Сначала от родителей скрывают всё, чтобы не получить наказания. Потом – чтобы не лезли и не мешались. Ну а когда родители начинают стареть – чтобы лишний раз их не тревожить.
Так что если у тебя депрессия, если ты проиграл в онлайн-казино левую почку, если на животе появилась новая родинка неправильной формы, или ещё что-нибудь в этом духе – родители будут последними, кто об этом узнает.
Решение Вероника приняла быстро. И так же быстро начала действовать, спеша не оставить себе путей к отступлению.
Она открыла дверь – та, слава богу, не скрипела, наверное, Паша всё-таки не только в комп залипал, но и по дому что-то делал, – и шагнула в прихожую.
На Веронике были лёгкие кеды, так что звука шагов не слышно. Только слегка скрипнула подошва на линолеуме.
Вероника бросила взгляд в кухню. Как она и ожидала, мать Пашки стояла спиной, в застиранном халате в красный – уже бледно-розовый – цветочек.
Прямо была комната с открытой дверью. Видимо, туда Нина Фёдоровна ходила за фотоальбомом. Следовательно, это – её комната. Значит, вот эта закрытая дверь ведёт в комнату Пашки.
Вероника в два шага оказалась около неё и положила ладонь на прохладную металлическую ручку. Замерла на миг.
Сейчас она войдёт в комнату своего бывшего одноклассника. Парня, которого не видела с выпускного. У которого была какая-то своя жизнь…
«Соберись», – приказала себе.
И собралась. Мягким, но сильным движением повернула ручку. Раздался негромкий стон пружины, и Вероника вновь обмерла. Кровь отхлынула от лица.
– …вот, это мы с ним в детский центр ходили, видите? День рождения у него был. Отец ругался ещё, мол, ну что ты сидишь – на поминках веселее сидят…
Послышались всхлипывания.
– И… Извините…
– Ничего-ничего, я всё понимаю.
– Я сейчас. Умоюсь. Подождите, пожалуйста.
Чёрт!
Вряд ли Нина Фёдоровна будет умываться в кухне, при постороннем.

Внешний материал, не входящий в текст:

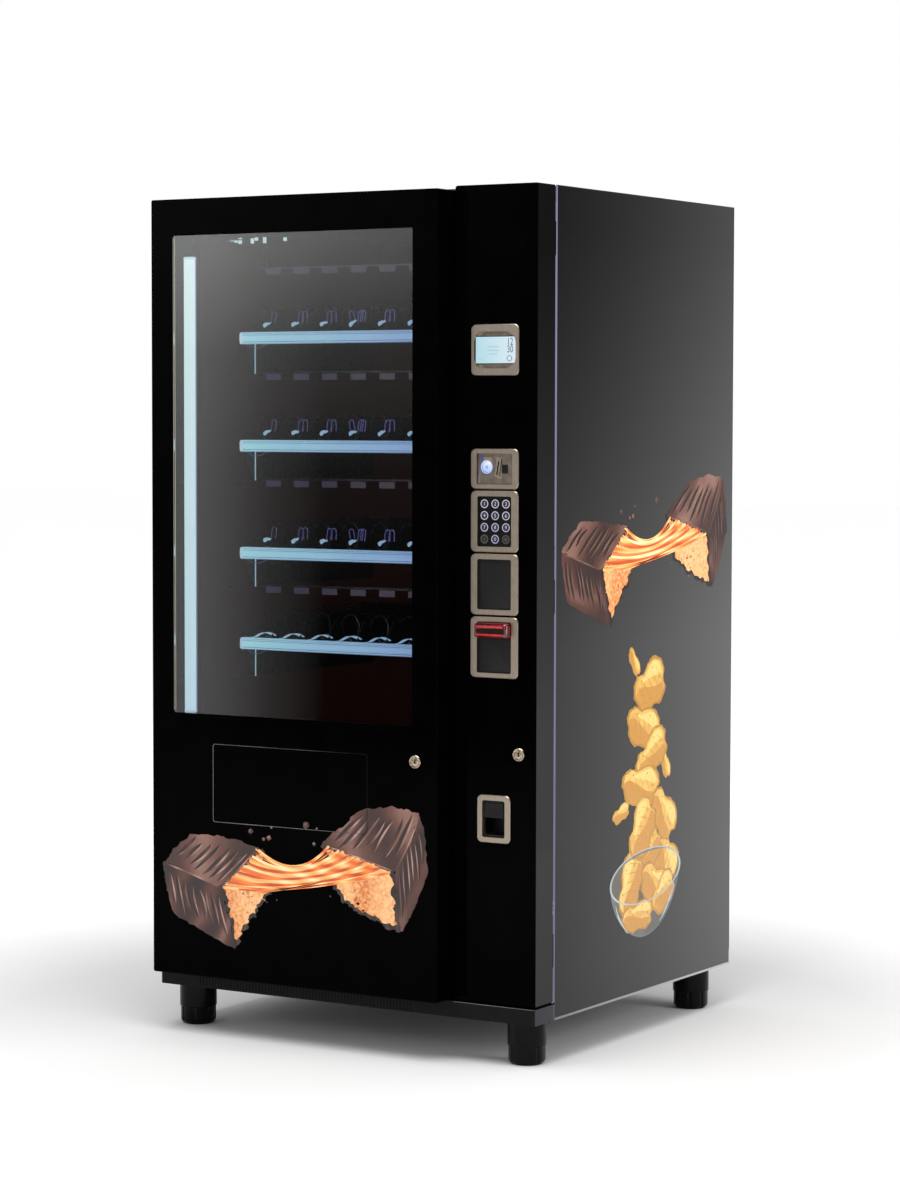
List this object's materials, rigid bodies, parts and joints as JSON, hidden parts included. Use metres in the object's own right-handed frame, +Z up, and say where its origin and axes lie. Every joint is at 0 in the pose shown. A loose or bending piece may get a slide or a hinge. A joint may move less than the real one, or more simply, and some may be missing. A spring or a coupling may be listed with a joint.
{
  "type": "snack vending machine",
  "caption": "Chilled snack vending machine with a glazed product door, a narrow payment door with keypad, spiral trays, a delivery flap and round feet.",
  "frame": {"origin": "on the floor under the middle of the machine's bounding box", "axes": "+X to the customer's right, +Y to the back of the machine, +Z up; the doors face -Y"},
  "size_m": [0.96, 0.964, 1.83],
  "materials": {
    "liner_paint": "satin dark liner and body paint",
    "grey_paint": "satin fine powder coat",
    "plinth_paint": "satin powder coat",
    "foot_plastic": "gloss moulded",
    "black_plastic": "matte moulded",
    "zinc_steel": "zinc plated",
    "spiral_wire": "drawn wire",
    "lit_plastic": "backlit translucent",
    "door_gloss": "high gloss black",
    "window_glass": "clear polished",
    "seal_rubber": "matte",
    "lock_nickel": "satin nickel plate",
    "bezel_metal": "satin champagne anodised",
    "screen_glass": "lit display pane",
    "button_plastic": "lit translucent",
    "key_plastic": "matte moulded with lit ring",
    "red_plastic": "clear red moulded"
  },
  "bodies": {
    "cabinet": {"cabinet": "liner_paint", "side_panel_left": "grey_paint", "side_panel_right": "grey_paint", "rear_cover": "grey_paint", "plinth": "plinth_paint", "foot_front_left": "foot_plastic", "foot_front_right": "foot_plastic", "foot_rear_left": "foot_plastic", "foot_rear_right": "foot_plastic", "cooling_unit": "black_plastic", "delivery_bin": "black_plastic", "coin_changer": "black_plastic", "product_hinge_rod": "zinc_steel", "payment_hinge_rod": "zinc_steel"},
    "product_door": {"product_door": "door_gloss", "window_glass": "window_glass", "door_seal": "seal_rubber", "lamp_bar": "lit_plastic"},
    "delivery_flap": {"delivery_flap": "door_gloss"},
    "product_lock": {"product_door_lock": "lock_nickel"},
    "payment_door": {"payment_door": "door_gloss", "display_module": "bezel_metal", "display_screen": "screen_glass", "coin_module": "bezel_metal", "keypad_module": "bezel_metal", "blank_module": "bezel_metal", "note_module": "bezel_metal", "note_snout": "red_plastic", "return_module": "bezel_metal"},
    "return_flap": {"return_flap": "black_plastic"},
    "payment_lock": {"payment_door_lock": "lock_nickel"},
    "reject_button": {"reject_button": "button_plastic"},
    "key_1": {"key_1": "key_plastic"},
    "key_2": {"key_2": "key_plastic"},
    "key_3": {"key_3": "key_plastic"},
    "key_4": {"key_4": "key_plastic"},
    "key_5": {"key_5": "key_plastic"},
    "key_6": {"key_6": "key_plastic"},
    "key_7": {"key_7": "key_plastic"},
    "key_8": {"key_8": "key_plastic"},
    "key_9": {"key_9": "key_plastic"},
    "key_info": {"key_info": "key_plastic"},
    "key_0": {"key_0": "key_plastic"},
    "key_enter": {"key_enter": "key_plastic"},
    "tray_1": {"tray_1": "zinc_steel", "price_rail_1": "lit_plastic"},
    "tray_2": {"tray_2": "zinc_steel", "price_rail_2": "lit_plastic"},
    "tray_3": {"tray_3": "zinc_steel", "price_rail_3": "lit_plastic"},
    "tray_4": {"tray_4": "zinc_steel", "price_rail_4": "lit_plastic"},
    "spiral_1": {"spiral_1": "spiral_wire"},
    "spiral_2": {"spiral_2": "spiral_wire"},
    "spiral_3": {"spiral_3": "spiral_wire"},
    "spiral_4": {"spiral_4": "spiral_wire"},
    "spiral_5": {"spiral_5": "spiral_wire"},
    "spiral_6": {"spiral_6": "spiral_wire"},
    "spiral_7": {"spiral_7": "spiral_wire"},
    "spiral_8": {"spiral_8": "spiral_wire"}
  },
  "joints": [
    {"name": "product_door_hinge", "type": "hinge", "parent": "cabinet", "child": "product_door", "pos_m": [-0.469, -0.3555, 0.9], "axis": [0, 0, -1], "range_deg": [0, 110]},
    {"name": "delivery_flap_hinge", "type": "hinge", "parent": "product_door", "child": "delivery_flap", "pos_m": [-0.09425, -0.474, 0.6365], "axis": [1, 0, 0], "range_deg": [0, 75]},
    {"name": "product_lock_turn", "type": "hinge", "parent": "product_door", "child": "product_lock", "pos_m": [0.2253, -0.482, 0.6337], "axis": [0, 1, 0], "range_deg": [0, 90]},
    {"name": "payment_door_hinge", "type": "hinge", "parent": "cabinet", "child": "payment_door", "pos_m": [0.4765, -0.341, 0.9], "axis": [0, 0, 1], "range_deg": [0, 105]},
    {"name": "return_flap_hinge", "type": "hinge", "parent": "payment_door", "child": "return_flap", "pos_m": [0.3805, -0.417, 0.55], "axis": [1, 0, 0], "range_deg": [0, 60]},
    {"name": "payment_lock_turn", "type": "hinge", "parent": "payment_door", "child": "payment_lock", "pos_m": [0.4389, -0.42, 0.6552], "axis": [0, 1, 0], "range_deg": [0, 90]},
    {"name": "reject_button_press", "type": "slide", "parent": "payment_door", "child": "reject_button", "axis": [0, 1, 0], "range_m": [0, 0.0025], "stiffness_N_per_m": 500, "springref_m": -0.001},
    {"name": "key_1_press", "type": "slide", "parent": "payment_door", "child": "key_1", "axis": [0, 1, 0], "range_m": [0, 0.0015], "stiffness_N_per_m": 500, "springref_m": -0.001},
    {"name": "key_2_press", "type": "slide", "parent": "payment_door", "child": "key_2", "axis": [0, 1, 0], "range_m": [0, 0.0015], "stiffness_N_per_m": 500, "springref_m": -0.001},
    {"name": "key_3_press", "type": "slide", "parent": "payment_door", "child": "key_3", "axis": [0, 1, 0], "range_m": [0, 0.0015], "stiffness_N_per_m": 500, "springref_m": -0.001},
    {"name": "key_4_press", "type": "slide", "parent": "payment_door", "child": "key_4", "axis": [0, 1, 0], "range_m": [0, 0.0015], "stiffness_N_per_m": 500, "springref_m": -0.001},
    {"name": "key_5_press", "type": "slide", "parent": "payment_door", "child": "key_5", "axis": [0, 1, 0], "range_m": [0, 0.0015], "stiffness_N_per_m": 500, "springref_m": -0.001},
    {"name": "key_6_press", "type": "slide", "parent": "payment_door", "child": "key_6", "axis": [0, 1, 0], "range_m": [0, 0.0015], "stiffness_N_per_m": 500, "springref_m": -0.001},
    {"name": "key_7_press", "type": "slide", "parent": "payment_door", "child": "key_7", "axis": [0, 1, 0], "range_m": [0, 0.0015], "stiffness_N_per_m": 500, "springref_m": -0.001},
    {"name": "key_8_press", "type": "slide", "parent": "payment_door", "child": "key_8", "axis": [0, 1, 0], "range_m": [0, 0.0015], "stiffness_N_per_m": 500, "springref_m": -0.001},
    {"name": "key_9_press", "type": "slide", "parent": "payment_door", "child": "key_9", "axis": [0, 1, 0], "range_m": [0, 0.0015], "stiffness_N_per_m": 500, "springref_m": -0.001},
    {"name": "key_info_press", "type": "slide", "parent": "payment_door", "child": "key_info", "axis": [0, 1, 0], "range_m": [0, 0.0015], "stiffness_N_per_m": 500, "springref_m": -0.001},
    {"name": "key_0_press", "type": "slide", "parent": "payment_door", "child": "key_0", "axis": [0, 1, 0], "range_m": [0, 0.0015], "stiffness_N_per_m": 500, "springref_m": -0.001},
    {"name": "key_enter_press", "type": "slide", "parent": "payment_door", "child": "key_enter", "axis": [0, 1, 0], "range_m": [0, 0.0015], "stiffness_N_per_m": 500, "springref_m": -0.001},
    {"name": "tray_1_slide", "type": "slide", "parent": "cabinet", "child": "tray_1", "axis": [0, -1, 0], "range_m": [0, 0.1]},
    {"name": "tray_2_slide", "type": "slide", "parent": "cabinet", "child": "tray_2", "axis": [0, -1, 0], "range_m": [0, 0.1]},
    {"name": "tray_3_slide", "type": "slide", "parent": "cabinet", "child": "tray_3", "axis": [0, -1, 0], "range_m": [0, 0.1]},
    {"name": "tray_4_slide", "type": "slide", "parent": "cabinet", "child": "tray_4", "axis": [0, -1, 0], "range_m": [0, 0.1]},
    {"name": "spiral_1_turn", "type": "hinge", "parent": "tray_1", "child": "spiral_1", "pos_m": [-0.35787, 0.2622, 1.56513], "axis": [0, 1, 0], "continuous": true},
    {"name": "spiral_2_turn", "type": "hinge", "parent": "tray_1", "child": "spiral_2", "pos_m": [-0.28163, 0.2622, 1.56513], "axis": [0, 1, 0], "continuous": true},
    {"name": "spiral_3_turn", "type": "hinge", "parent": "tray_1", "child": "spiral_3", "pos_m": [-0.20538, 0.2622, 1.56513], "axis": [0, 1, 0], "continuous": true},
    {"name": "spiral_4_turn", "type": "hinge", "parent": "tray_1", "child": "spiral_4", "pos_m": [-0.12912, 0.2622, 1.56513], "axis": [0, 1, 0], "continuous": true},
    {"name": "spiral_5_turn", "type": "hinge", "parent": "tray_1", "child": "spiral_5", "pos_m": [-0.05287, 0.2622, 1.56513], "axis": [0, 1, 0], "continuous": true},
    {"name": "spiral_6_turn", "type": "hinge", "parent": "tray_1", "child": "spiral_6", "pos_m": [0.02337, 0.2622, 1.56513], "axis": [0, 1, 0], "continuous": true},
    {"name": "spiral_7_turn", "type": "hinge", "parent": "tray_1", "child": "spiral_7", "pos_m": [0.09963, 0.2622, 1.56513], "axis": [0, 1, 0], "continuous": true},
    {"name": "spiral_8_turn", "type": "hinge", "parent": "tray_1", "child": "spiral_8", "pos_m": [0.17588, 0.2622, 1.56513], "axis": [0, 1, 0], "continuous": true}
  ]
}
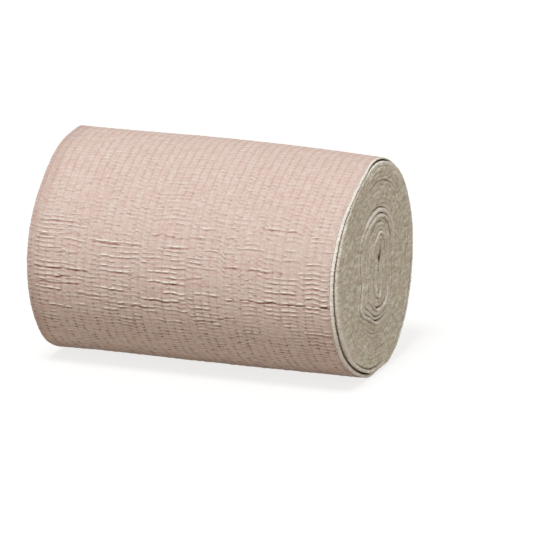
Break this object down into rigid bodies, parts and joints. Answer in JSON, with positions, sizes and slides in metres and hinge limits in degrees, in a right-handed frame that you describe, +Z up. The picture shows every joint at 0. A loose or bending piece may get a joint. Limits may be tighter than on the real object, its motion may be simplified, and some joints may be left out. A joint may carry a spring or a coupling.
{
  "type": "elastic bandage roll",
  "caption": "Woven cotton elastic bandage with selvedges along both edges, folded once at the core and wound into a roll that lies on its side on a small flat spot.",
  "frame": {"origin": "middle of the bottom of the bounding box, on the flat spot that the roll rests on", "axes": "+X along the roll's axis towards the end whose core stands out, +Y back, +Z up"},
  "size_m": [0.1038, 0.0706, 0.0697],
  "materials": {
    "bandage_cotton": "matt woven elastic crepe, pinkish tan, with cream selvedges"
  },
  "bodies": {
    "root": {"bandage_roll": "bandage_cotton"}
  },
  "joints": []
}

Она пойдёт в ванную. А значит, сначала выйдет в прихожую и увидит Веронику, застывшую возле двери в комнату её сына. Здрасьте.
Вот теперь пути назад уже точно не было.
Вероника толкнула дверь. На секунду ей показалось, что та не откроется, что она заперта. Но – нет, просто дверь разбухла и плотно прилегала к косяку. Открылась с еле слышным звуком, который утонул в звуке шагов.
Скользнув внутрь, Вероника повернулась и как могла осторожно вернула ручку в исходное положение. После чего прикрыла дверь, не захлопывая. Этот звук женщина бы точно услышала.
В прихожей щёлкнул выключатель, открылась и закрылась дверь в ванную. Зашумела вода. Всё, можно немного расслабиться.
Вероника толкнула дверь, и язычок замка скользнул в паз. Огляделась. Машинально усмехнулась.
Комната была воплощённым стереотипом. Мятые футболки и скомканные носки валялись на полу, висели на приоткрытой дверце шкафа. На стенах плакаты с нескромно одетыми большеглазыми анимешными красотками. Постер с «My little pony». На столе несколько мятых упаковок от «Эм энд эмс», пустые банки из-под колы.
Кровать заправлена как попало, посередине под покрывалом образовался горб из одеяла.
А господствующее место занимал компьютер. Он даже не был выключен – системник таинственно гудел кулерами, а монитор подмигивал синим светодиодом, намекая, что готов к подвигам, только тронь мышку.